I have now seen what happens when I get too caught up in my socialized, fear based identity. We I am too steeped in my conditioned ego I lose touch with the health, creativity, fulfillment and well-being, which can only be found when my mind is open, aware and living more fully in a present moment based reality. So much creativity and fulfillment can be found here.

I bet advertisers and corporations and goverments and other economically interested agencies will not like this.


Author: kafkaesque77

It is all on the blog....

14 thoughts on “MARIJUANA: Insights From Yesterday’s Use.”

  1. Thank you for your insights. I adore your honesty and view on this matter. I agree that there is a delicate balance between being free from social constructs to be ‘happy’ and also engaging with them to ‘survive’. I think this balance is perhaps under-discussed. People are either material or spiritual, but we all need to be a bit of both. But to what extent? In what areas? It’s a difficult, no complex, train of thought and one with no easy answers. I think this has taken up alot of my mental space in the last five years or so.

    Liked by 1 person

    1. Thank you Natasha. I appreciate your thoughts here. Glad to know someone else is thinking of these things. Yeah I agree, it is about finding the balance. I think it gets tough because the whole world seems to be so caught up in social constructs and social conditioning that we just get caught up in it as well. We feel like that is what we are supposed to do. It is the zeitgeist of the times if you will so we get swooped into it as well. What I have been thinking is that I really need to push myself to stay present more, to climb outside of time several times a day, to practice meditation in some form daily, to be creative in some way every day and maybe in doing these things I can maintain that balance you speak of. But if I slip up, even for a day, it is so easy to get pulled all the way back in.

      Liked by 1 person

      1. Oh god yes, you work months towards some progress but that too is impermanent and without further progress is just regresses back to baseline, sometimes worse. Even contemplating the nature of our experience as a zeitgeist baffles me. Knowing that humans haven’t already lived the same, and won’t always live the same is on one hand re-assuring, but on the other hand frustrating, because it doesn’t change the constructs within which we live today


      2. Exactly, and that is what I am concerned with- how I spend this lifetime. It will change, I agree. We are living in a very dark period, which will some day be seen for what it is. But what do we do now? How do we swim against the current and live the life we want to live without giving in too much? How do we remain authentic and not so burdened by bullshit? Stay present, don’t get too caught in the habitual loops of mind, have fun, read, listen to music, stay creative, have sex, be deviant, be as honest as possible. Potential solutions. Be well out there.
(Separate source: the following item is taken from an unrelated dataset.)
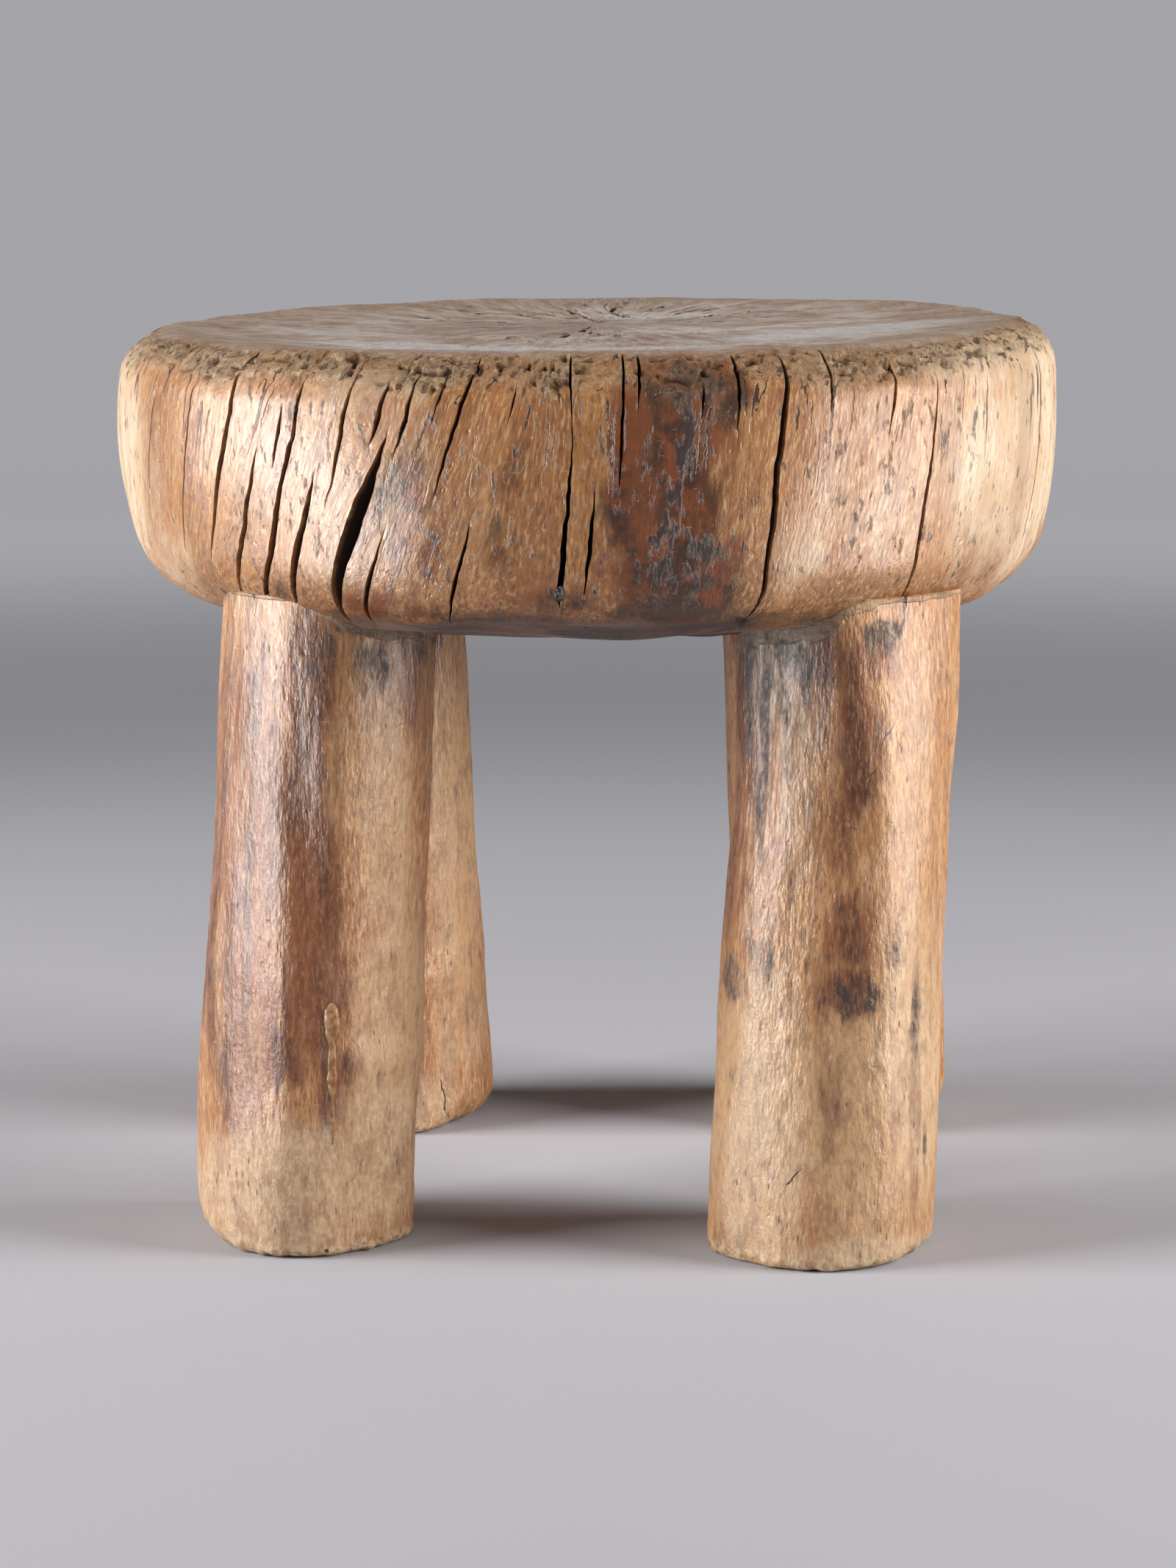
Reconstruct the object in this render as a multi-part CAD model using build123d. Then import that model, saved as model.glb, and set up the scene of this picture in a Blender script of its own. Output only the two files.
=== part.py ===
"""Senufo stool: a round, dished seat on four stout legs, hewn from one upright log.

Frame, in millimetres: +Z up, +X to the right and +Y away for someone who faces the stool,
and the origin on the floor under the middle of the seat. The legs stop at the carved crease
where they meet the seat's underside, and every face there is shared, with no gap.
"""
import os
from math import cos, radians, sin, sqrt, tan

from build123d import *

# Seat
seat_width = 338.0
seat_depth = 334.0
seat_thickness = 103.4
leg_height = 210.5
side_round = 195.0
widest_height = 72.5
underside_slope_run = 75.0
underside_rise = 9.5
belly_round = 250.0
lower_edge_round = 28.0
rim_round = 18.0
rim_spare = 12.0

# Dish in the top, shallow and round like a watch glass
dish_round = 1370.0
dish_depth = 8.0

# The worn rim's slope in degrees: it climbs to the right and to the back
rim_climb_right = 0.73
rim_climb_back = 0.3

# Legs: rounded squares in section, set round a ring inside the seat's edge
leg_face = 72.5
leg_corner = 30.0
leg_edge_inset = 10.5
leg_top_run = 18.5
foot_round = 5.0

# Drying cracks round the seat's side
crack_width = 6.0
crack_depth = 26.0
overrun = 8.0

# Dark lump of pitch that fills the foot of one crack
plug_width = 3.8
plug_height = 6.6
plug_depth = 7.0
plug_proud = 0.7
plug_overlap = 1.0

# Dried drip that ran down the front left leg
drip_radius = 2.9
drip_top_height = 89.5
drip_length = 50.0
drip_offset = 8.2
drip_sink = 0.3

# Middles of each leg's foot and top, as shares of the leg ring's radius, as (x, y)
foot_place_shares = {
    "front_left": (-0.82, -0.72),
    "front_right": (0.655, -0.865),
    "rear_left": (-0.61, 0.76),
    "rear_right": (0.805, 0.78),
}
top_place_shares = {
    "front_left": (-0.725, -0.71),
    "front_right": (0.75, -0.74),
    "rear_left": (-0.70, 0.73),
    "rear_right": (0.725, 0.74),
}

# Heights of a leg's sections, as shares of its run from the floor to where it ends in the seat
section_height_shares = (0.0, 0.15, 0.44, 0.76, 1.0)

# Size of each leg's section from the foot up, as shares of the leg's face
girth_shares = {
    "front_left": (0.97, 0.99, 0.985, 0.955, 0.93),
    "front_right": (1.01, 1.02, 0.985, 0.97, 0.995),
    "rear_left": (0.96, 0.96, 0.945, 0.935, 0.93),
    "rear_right": (1.04, 1.05, 1.01, 0.98, 0.97),
}

# Turn of each leg's flats in degrees, at the foot and at the top
flat_turns = {
    "front_left": (40, 47),
    "front_right": (-36, -24),
    "rear_left": (38, 44),
    "rear_right": (28, 36),
}

# Cracks, each as its turn from the front at the top and at the bottom in degrees, and the
# heights of these ends, its width and its depth as shares of the seat's and the crack's
plugged_crack_shares = (-1.6, -3.4, 0.69, 0.256, 0.42, 0.7)
crack_shares = (
    (-45.0, -52.0, 0.92, 0.285, 0.35, 0.5),
    (-41.0, -49.5, 0.68, 0.13, 0.42, 0.6),
    (-34.5, -44.0, 0.88, 0.13, 0.38, 0.6),
    (-33.0, -39.5, 0.58, 0.16, 0.50, 0.7),
    (-22.5, -32.0, 0.86, 0.12, 1.00, 1.0),
    (-22.0, -27.0, 0.42, 0.14, 0.36, 0.5),
    (-13.0, -17.0, 0.47, 0.15, 0.22, 0.4),
    plugged_crack_shares,
    (0.9, -0.5, 0.595, 0.237, 0.25, 0.5),
    (23.3, 20.4, 0.92, 0.15, 0.45, 0.8),
    (44.5, 42.0, 0.85, 0.16, 0.20, 0.4),
)

# How open a crack is along its length, as shares of its width
crack_opening_shares = ((0.0, 0.05), (0.2, 0.45), (0.45, 1.0), (0.75, 0.8), (1.0, 0.1))

# Lobes of the drip from its head down: start and end as shares of its length, and how thick
drip_lobe_shares = ((0.00, 0.16, 1.0), (0.12, 0.28, 0.45), (0.26, 0.62, 0.6), (0.60, 1.0, 0.3))

seat_radius = seat_width / 2
depth_ratio = seat_depth / seat_width
leg_ring = seat_radius - leg_edge_inset - leg_face / 2


def side_radius(height):
    """Radius of the bulging side at a height above the seat's underside."""
    drop = height - widest_height
    return seat_radius - side_round + sqrt(side_round**2 - drop**2)


def corner_at(face, x, y):
    """The corner of a flat face that lies nearest to a point."""
    return face.vertices().sort_by_distance((x, y))[0]


def seat_outline():
    """Half section of the uncut seat, with x as the radius and y as the height above its underside."""
    high = seat_thickness + rim_spare
    lower = (side_radius(underside_rise), underside_rise)
    upper = (side_radius(high), high)
    middle = (side_radius(high / 2), high / 2)
    flat_end = (lower[0] - underside_slope_run, 0)
    straight = Polyline(upper, (0, high), (0, 0), flat_end, lower)
    face = make_face(Curve() + [straight, ThreePointArc(lower, middle, upper)])
    face = fillet(corner_at(face, *flat_end), belly_round)
    return fillet(corner_at(face, *lower), lower_edge_round)


def rim_plane():
    """The plane that the worn rim lies in, facing up."""
    lean_right, lean_back = tan(radians(rim_climb_right)), tan(radians(rim_climb_back))
    origin = (0, 0, leg_height + seat_thickness)
    return Plane(origin=origin, x_dir=(1, 0, lean_right), z_dir=(-lean_right, -lean_back, 1))


def dish():
    """Ball that hollows the top, with its poles and its seam turned away from the seat."""
    return rim_plane() * Pos(0, 0, dish_round - dish_depth) * Rot(0, -90, 0) * Sphere(dish_round)


def seat_blank():
    """The seat before it cracked: a bulging disc with a sloping, rounded rim and a shallow dish."""
    disc = Pos(0, 0, leg_height) * revolve(Plane.XZ * seat_outline(), Axis.Z)
    disc = split(disc, bisect_by=rim_plane(), keep=Keep.BOTTOM)
    disc = fillet(disc.edges().group_by(Axis.Z)[-1], rim_round)
    return scale(disc - dish(), by=(1, depth_ratio, 1))


def crack(row):
    """Wedge that opens one crack: a narrow, leaning shape on the side, pushed in to its depth."""
    top_turn, low_turn, top_share, low_share, width_share, depth_share = row
    middle_turn = (top_turn + low_turn) / 2
    left, right = [], []
    for along_share, open_share in crack_opening_shares:
        turn = top_turn + (low_turn - top_turn) * along_share
        across = seat_radius * tan(radians(turn - middle_turn))
        height = seat_thickness * (top_share + (low_share - top_share) * along_share)
        half = crack_width * width_share * open_share / 2
        left.append((across - half, height))
        right.insert(0, (across + half, height))
    face = make_face(Polyline(*left, *right, close=True))
    outward = (sin(radians(middle_turn)), -cos(radians(middle_turn)), 0)
    along = (cos(radians(middle_turn)), sin(radians(middle_turn)), 0)
    start = seat_radius + overrun
    origin = (outward[0] * start, outward[1] * start, leg_height)
    side = Plane(origin=origin, x_dir=along, z_dir=outward)
    reach = overrun + crack_depth * depth_share
    return extrude(side * face, amount=-reach)


def plug():
    """Lump of pitch: an uneven hexagon in front view, which stands a little proud of the side."""
    half = plug_width / 2
    outline = Polyline(
        (-half, plug_height / 3),
        (-half / 2, 0),
        (half / 2, 0),
        (half, plug_height / 2),
        (half / 2, plug_height),
        (-half, plug_height - half / 2),
        close=True,
    )
    turn, crack_end_share = plugged_crack_shares[1], plugged_crack_shares[3]
    outward = (sin(radians(turn)), -cos(radians(turn)), 0)
    along = (cos(radians(turn)), sin(radians(turn)), 0)
    plug_low = seat_thickness * crack_end_share + plug_overlap - plug_height
    face_radius = side_radius(plug_low + plug_height / 2) * depth_ratio + plug_proud
    origin = (outward[0] * face_radius, outward[1] * face_radius, leg_height + plug_low)
    side = Plane(origin=origin, x_dir=along, z_dir=outward)
    return extrude(side * make_face(outline), amount=-plug_depth)


def between(low, high, share):
    """The value a share of the way from low to high."""
    return low + (high - low) * share


def leg_blank(name):
    """A leg run up into the seat: five rounded squares joined by one smooth skin, with a worn foot."""
    top_height = leg_height + leg_top_run
    sections = []
    for up, girth_share in zip(section_height_shares, girth_shares[name]):
        x = leg_ring * between(foot_place_shares[name][0], top_place_shares[name][0], up)
        y = leg_ring * depth_ratio * between(foot_place_shares[name][1], top_place_shares[name][1], up)
        turn = between(*flat_turns[name], up)
        face = leg_face * girth_share
        square = RectangleRounded(face, face, leg_corner * girth_share)
        sections.append(Pos(x, y, top_height * up) * Rot(0, 0, turn) * square)
    leg = loft(sections)
    return fillet(leg.edges().group_by(Axis.Z)[0], foot_round)


def skin_y(leg, x, height):
    """Where the front of a leg lies at one place across and one height."""
    probe = Line((x, -seat_depth, height), (x, 0, height))
    return min(vertex.Y for vertex in (probe & leg).vertices())


def drip(leg):
    """The dried run: a fat head, a neck, a longer drop and a thin tail, from the head down."""
    foot_x = leg_ring * foot_place_shares["front_left"][0]
    top_x = leg_ring * top_place_shares["front_left"][0]
    run = Part()
    for start_share, end_share, radius_share in drip_lobe_shares:
        radius = drip_radius * radius_share
        high = drip_top_height - drip_length * start_share - radius
        low = drip_top_height - drip_length * end_share + radius
        ends = []
        for height in (high, low):
            x = between(foot_x, top_x, height / (leg_height + leg_top_run)) + drip_offset
            ends.append((x, skin_y(leg, x, height) + radius * drip_sink, height))
        path = Line(*ends)
        rod = extrude(Plane(ends[0], z_dir=path % 0) * Circle(radius), amount=path.length)
        run += rod + Pos(ends[0]) * Sphere(radius) + Pos(ends[1]) * Sphere(radius)
    return run - leg


def main():
    os.makedirs("parts", exist_ok=True)
    blank = seat_blank()
    lump = plug()
    seat = blank
    for row in crack_shares:
        seat = seat - crack(row)
    pieces = {"seat": seat - lump, "pitch_plug": lump}
    for name in foot_place_shares:
        pieces[f"leg_{name}"] = leg_blank(name) - blank
    pieces["dried_drip"] = drip(pieces["leg_front_left"])
    for name, piece in pieces.items():
        box = piece.bounding_box()
        print(name, len(piece.solids()), round(piece.volume), box.min, box.max)
        export_step(piece, f"parts/{name}.step")


main()
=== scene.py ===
# %% [markdown]
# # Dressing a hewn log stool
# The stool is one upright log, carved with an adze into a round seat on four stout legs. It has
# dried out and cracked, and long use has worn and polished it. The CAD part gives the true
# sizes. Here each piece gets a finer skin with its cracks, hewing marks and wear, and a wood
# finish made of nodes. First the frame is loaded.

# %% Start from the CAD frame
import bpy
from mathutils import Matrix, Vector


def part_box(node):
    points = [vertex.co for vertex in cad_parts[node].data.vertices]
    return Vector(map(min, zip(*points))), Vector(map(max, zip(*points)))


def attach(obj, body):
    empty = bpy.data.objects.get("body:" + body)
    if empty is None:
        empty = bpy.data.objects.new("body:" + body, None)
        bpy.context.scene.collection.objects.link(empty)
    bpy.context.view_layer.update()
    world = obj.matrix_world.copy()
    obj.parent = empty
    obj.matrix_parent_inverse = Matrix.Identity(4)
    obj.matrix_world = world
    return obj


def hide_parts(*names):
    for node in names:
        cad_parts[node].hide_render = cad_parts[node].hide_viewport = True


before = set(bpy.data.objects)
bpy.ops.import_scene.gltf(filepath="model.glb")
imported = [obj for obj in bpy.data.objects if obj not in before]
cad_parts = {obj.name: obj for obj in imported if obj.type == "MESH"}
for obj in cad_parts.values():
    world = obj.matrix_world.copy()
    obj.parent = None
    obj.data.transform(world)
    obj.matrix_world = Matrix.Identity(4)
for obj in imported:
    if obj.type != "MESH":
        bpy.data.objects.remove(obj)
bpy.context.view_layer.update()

import math
import bpy
import numpy as np
from mathutils import Vector

MM = 0.001
print("pieces in the frame:", sorted(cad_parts))

# %% [markdown]
# Every skin here is a grid of points worked out as whole arrays, so some small helpers come
# first. One eases a value from 0 to 1, one makes soft random unevenness out of sine waves, and
# two lay soft spots, which is how stains, worn places and swells are put on a grid.

# %% Helpers for shapes
def ease(value, low, high):
    """0 at low, 1 at high, and an S curve between them: 3 t squared less 2 t cubed."""
    t = np.clip((value - low) / (high - low), 0.0, 1.0)
    return t * t * (3.0 - 2.0 * t)


def placed(x, y, z):
    """Points from their x, y and z, which are spread out to one shape first."""
    return np.stack(np.broadcast_arrays(x, y, z), axis=-1)


def ripples(points, size, seed, stretch=(1.0, 1.0, 1.0)):
    """Soft unevenness, mostly within -1 and 1: a sum of sine waves that run in random directions.
    size is their usual length in mm, and stretch draws them out along x, y and z."""
    dice = np.random.default_rng(seed)
    ways = dice.normal(size=(18, 3))
    ways /= np.linalg.norm(ways, axis=1, keepdims=True)
    lengths = size * dice.uniform(0.7, 1.7, (18, 1))
    phases = dice.uniform(0.0, 2.0 * math.pi, 18)
    turns = 2.0 * math.pi * ways / lengths / np.array(stretch)
    return np.sin(points @ turns.T + phases).sum(axis=-1) / 4.5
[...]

      3. Sometimes I think that there’s individuals out there who just go and live whoever they like regardless of current conventions… like they run off an live in the woods, or in a commune, or they meditate in a cave for five years, or join or head a cult. And that maybe they are brave for doing what they want, or maybe its a shame because they need to total distance themselves from ‘society’ in order to feel like themselves. Maybe its not about trying to get away, but about just trying to get really into what you’ve got to work with. Not swimming against the current, but learning how to swim using the current as a support. I’m thinking maybe it doesn’t matter what you are doing, more how are you doing it. 🙂


      4. Sure, it is that saying, “It is not what happens to you that matters but what you do with what happens to you that matters most.” I agree with you, but to an extent. I have difficulty embracing that approach fully. If you want to read a great book (well written and researched and very obscure) about a group of people who really swam against the times in which they lived and created lots of interesting art/literature/philosophy/lifetsyles as a result check out, “England’s Hidden Reverse” by David Keenan. Really interesting book about those who went against the norm in many ways. Let me know what you think if you check it out.

        Liked by 1 person

  2. I agree with much of what you have said here and would like to add a little here as well. First drugs alcohol included can never bring you the freedom of mind that meditation can. Even the most powerful ones might show you the door but cannot take you through. Meditation can take you through in ways you would never expect. Secondly the third noble truth is Karma, filling our minds with only good impressions, deeds, actions, and thoughts will lead to the very same results in our lives.

    Have an amazing day,



    1. Thanks for your comment! I do agree with you. Meditation can have such immensely powerful and sustainable results. But as a psychotherapist it would be tough to only fill my mind with good impressions since so much about the human condition can be very bleak. But I do agree with you:)


      1. If we are trying to fill the mind with good impressions isn’t that just more an act of the mind/ego? Isn’t the mind or ego just the dream of consciousness? Once we see the illusion that is mind, the dream that is mind, we don’t need to do anything with it at all. Just know that it is there but don’t let it trick you into thinking that it is who you really are:)


      2. You are sort of correct, you are mixing the relative and the absolute understanding of the teachings. If you could understand things truly as you have described you are enlightened. It’s best to not put the cart in front of the horse. 😉



      3. Not completely sure what you mean here but I “think” I get your point. Personally, I think that in the enlightened mind there is no duality so I suppose there really is no cart and no horse. It all just is. Anyways, I am not so sure I would want to be 100% enlightened all the time. Doesn’t sound like much fun. There is art or beauty in the ego as well and I enjoy this as much as I enjoy my moments of absolute peace. At the end of the day I think it is about balance.